Still, the breach is the third such ransomware attack launched by Russian-based criminals this year alone. Such attacks have ratcheted up in recent weeks, White House press secretary Jen Psaki said Wednesday – prompting concern about the vulnerabilities of U.S. critical infrastructure, and whether private companies are indeed prepared to defend themselves from this type of attack.

Asked during Wednesday’s press briefing how the Biden administration might respond to the recent spike in Russian-linked ransomware attacks, Psaki said the United States is “not taking any options off the table.” 

"President Biden certainly thinks that President Putin and the Russian government has a role to play in stopping and preventing these attacks," she told reporters.

In addition, Psaki confirmed that President Biden plans to address the Kremlin’s role in harboring Russian hackers during his sit-down with Vladimir Putin later in Geneva later this month.

“There will be an opportunity for the president to discuss this directly with President Putin, to reiterate the fact that we believe that responsible states do not harbor ransomware criminals,” she said of the sit-down. In the meantime, she said, “We will continue to be in touch with Moscow. We will continue to make the case that responsible countries need to take decisive action against ransomware networks.”


JBS first learned of the cyberattack on Sunday, it said, at which point it "immediately" took all affected systems offline, notified authorities, and activated a team of IT professionals and third-party experts to resolve the situation. 

White House officials said Tuesday that the attack was likely an extortion attempt waged by Russian cyber criminals. According to the Washington Post, President Biden was briefed on the ransomware attack on Monday – at which point he directed his administration to "monitor the issue closely and to assess any impact on supply or prices."

Speaking Tuesday to reporters aboard Air Force One, White House spokeswoman Karine Jean-Pierre said the U.S. is "engaging directly" with Russia on the matter.

“The White House is engaging directly with the Russian government on this matter and delivering the message that responsible states do not harbor ransomware criminals,” Jean-Pierre said.

Still, the JBS hack comes as the latest in a string of high-profile cyberattacks targeting U.S. criitical infrastructure -- a sign that foreign threat actors, largely based in Moscow, are growing even more brazen in their efforts.

Last month, Russian-based hackers targeted Colonial Pipeline in a sprawling ransomware attack, which imperiled U.S. oil production and touched off a wave of gas shortages across the country.
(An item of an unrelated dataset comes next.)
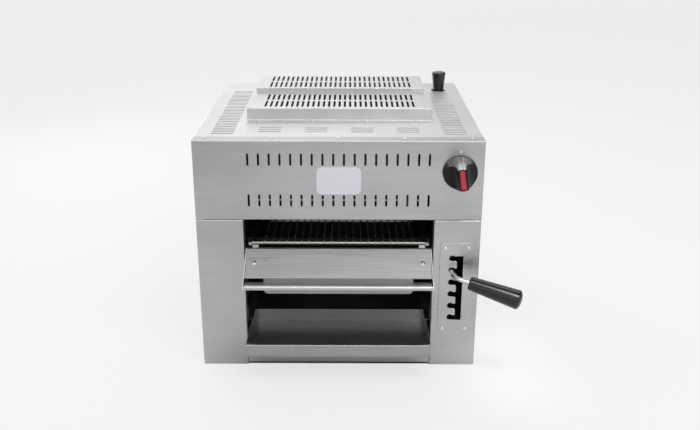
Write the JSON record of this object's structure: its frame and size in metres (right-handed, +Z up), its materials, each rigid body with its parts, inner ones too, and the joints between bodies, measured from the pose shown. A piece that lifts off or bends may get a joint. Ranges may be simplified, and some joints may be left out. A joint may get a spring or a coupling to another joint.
{
  "type": "cheese melter",
  "caption": "Countertop gas cheese melter: overhead burner in a vented steel casing, with a rack that a notched lever raises and lowers, a drip tray and a push-and-turn gas knob.",
  "frame": {"origin": "centre of the underside", "axes": "+X to the right as seen from the front, +Y to the rear, +Z up; the front face looks along -Y"},
  "size_m": [0.691, 0.6565, 0.579],
  "materials": {
    "brushed_steel": "horizontally brushed stainless sheet",
    "satin_steel": "finely brushed, bright stainless sheet",
    "galvanised_steel": "plain sheet, dull",
    "zinc_hardware": "bright plated screws and pins",
    "polished_rod": "polished rod",
    "nickel_wire": "plated wire",
    "dark_liner": "heat-darkened sheet",
    "black_bakelite": "moulded, glossy",
    "red_insert": "moulded red strip",
    "badge_blank": "blank white plate",
    "ceramic_tile": "porous burner tile",
    "brass": "turned",
    "steel_pipe": "drawn pipe",
    "spring_steel": "oiled spring wire"
  },
  "bodies": {
    "root": {"base_pan": "galvanised_steel", "leg_nuts": "zinc_hardware", "base_rail": "brushed_steel", "left_pillar": "brushed_steel", "right_pillar": "brushed_steel", "left_side_panel": "brushed_steel", "right_side_panel": "brushed_steel", "rear_panel": "brushed_steel", "hood_front_panel": "brushed_steel", "top_panel": "satin_steel", "front_flue_cover": "satin_steel", "rear_flue_cover": "satin_steel", "top_screws": "zinc_hardware", "badge_plate": "badge_blank", "indicator_dot": "badge_blank", "left_liner": "dark_liner", "right_liner": "dark_liner", "rear_liner": "dark_liner", "tray_runners": "galvanised_steel", "guide_plate": "brushed_steel", "guide_plate_screws": "zinc_hardware", "burner_plenum": "dark_liner", "burner_tiles": "ceramic_tile", "burner_screen": "nickel_wire", "burner_hangers": "galvanised_steel", "mixing_tube": "steel_pipe", "feed_pipe": "steel_pipe", "orifice": "brass", "gas_inlet_pipe": "steel_pipe", "gas_valve": "brass", "pilot_line": "steel_pipe", "bearing_brackets": "galvanised_steel", "pivot_bushes": "brass", "tension_bracket": "galvanised_steel"},
    "lift_arms": {"upper_shaft": "polished_rod", "upper_arms": "dark_liner", "lever_crank": "steel_pipe"},
    "follower_arms": {"lower_shaft": "polished_rod", "lower_arms": "dark_liner"},
    "carriage": {"left_carriage_side": "dark_liner", "right_carriage_side": "dark_liner", "carriage_bars": "dark_liner", "carriage_pins": "zinc_hardware"},
    "rack": {"rack_grid": "nickel_wire", "rack_brackets": "galvanised_steel", "apron": "satin_steel", "handle_rail": "satin_steel", "apron_screws": "zinc_hardware"},
    "lever": {"lever_rod": "polished_rod", "lever_grip": "black_bakelite"},
    "tray": {"drip_tray": "satin_steel"},
    "plug": {"valve_plug": "brass"},
    "knob": {"valve_stem": "polished_rod", "gas_knob": "black_bakelite", "knob_insert": "red_insert"},
    "tensioner": {"tension_knob": "black_bakelite", "tension_screw": "polished_rod"},
    "nut": {"tension_nut": "brass", "counter_spring": "spring_steel"},
    "spring_end": {"spring_plug": "spring_steel"}
  },
  "joints": [
    {"name": "lift", "type": "hinge", "parent": "root", "child": "lift_arms", "pos_m": [0, 0.225, 0.193], "axis": [-1, 0, 0], "range_deg": [-13.35, 3.31], "deforming": ["counter_spring"]},
    {"name": "follower_lift", "type": "hinge", "parent": "root", "child": "follower_arms", "pos_m": [0, 0.225, 0.143], "axis": [-1, 0, 0], "range_deg": [-13.45, 3.41]},
    {"name": "carriage_level", "type": "hinge", "parent": "lift_arms", "child": "carriage", "pos_m": [0, -0.07383, 0.21941], "axis": [-1, 0, 0], "range_deg": [-3.41, 13.45]},
    {"name": "rack_slide", "type": "slide", "parent": "carriage", "child": "rack", "axis": [0, -1, 0], "range_m": [0, 0.2]},
    {"name": "lever_flick", "type": "hinge", "parent": "lift_arms", "child": "lever", "pos_m": [0.2455, 0.16523, 0.19828], "axis": [0, 0.088, 0.9961], "range_deg": [0, 2.4], "stiffness_Nm_per_rad": 60, "deforming": ["lever_rod"]},
    {"name": "tray_slide", "type": "slide", "parent": "root", "child": "tray", "axis": [0, -1, 0], "range_m": [-0.078, 0.03]},
    {"name": "gas_turn", "type": "hinge", "parent": "root", "child": "plug", "pos_m": [0.2544, -0.225, 0.4635], "axis": [0, -1, 0], "range_deg": [-8, 172]},
    {"name": "knob_push", "type": "slide", "parent": "plug", "child": "knob", "axis": [0, 1, 0], "range_m": [0, 0.0035], "stiffness_N_per_m": 1500},
    {"name": "tension_turn", "type": "hinge", "parent": "root", "child": "tensioner", "pos_m": [0.254, 0.18715, 0.5], "axis": [0, 0, 1], "range_deg": [-1080, 1080]},
    {"name": "nut_travel", "type": "slide", "parent": "root", "child": "nut", "axis": [0, 0, 1], "range_m": [-0.0038, 0.0038]},
    {"name": "spring_end_swing", "type": "hinge", "parent": "lift_arms", "child": "spring_end", "pos_m": [0.254, 0.18715, 0.19634], "axis": [-1, 0, 0], "range_deg": [-3.41, 13.45]}
  ],
  "couplings": [
    {"joint": "follower_lift", "follows": "lift", "ratio": 1},
    {"joint": "carriage_level", "follows": "lift", "ratio": -1},
    {"joint": "spring_end_swing", "follows": "lift", "ratio": -1},
    {"joint": "nut_travel", "follows": "tension_turn", "m_per_rad": 0.00019894}
  ]
}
Ultimately, Colonial acknowledged it paid hackers $4.4 million to unlock its systems and data, though this does not currently appear to be the case with JBS.

That attack prompted a stern warning from Biden, who last month urged Moscow to take “decisive action” against ransomware groups operating in the country. “They have some responsibility to deal with this,” he said.

Both White House and the FDA have been in touch with JBS several times this week in regards to the attack, officials said, and have reached out to several major meat processors to alert them of the situation.

Meanwhille, the FBI has launched an investigation into  the JBS hack, and CISA – the Department of Homeland Security's cybersecurity arm – has offered its technical support to JBS.

It is unclear what role these recent spate of attacks will play in President Biden’s first sit-down with Russian President Vladimir Putin, slated for June 16 in Geneva

“We do not regard…this meeting with the Russian president as a reward,” Jean-Pierre told reporters Tuesday, after being asked whether the JBS hack would affect the Biden-Putin  meeting.“We regard it as a vital part of defending America’s interests. President Biden is meeting with Vladimir Putin because of our countries’ differences, not in spite of them.”

JBS owns facilities in 20 countries, including 84 in the United States, and is the country's second-largest producer of beef, pork and chicken.

If its production plants were to shut down for even a day, Michigan State University agriculture professor Trey Malone told The Associated Press, the U.S. would lose almost a quarter of its beef production capacity -- or the equivalent of 20,000 beef cows.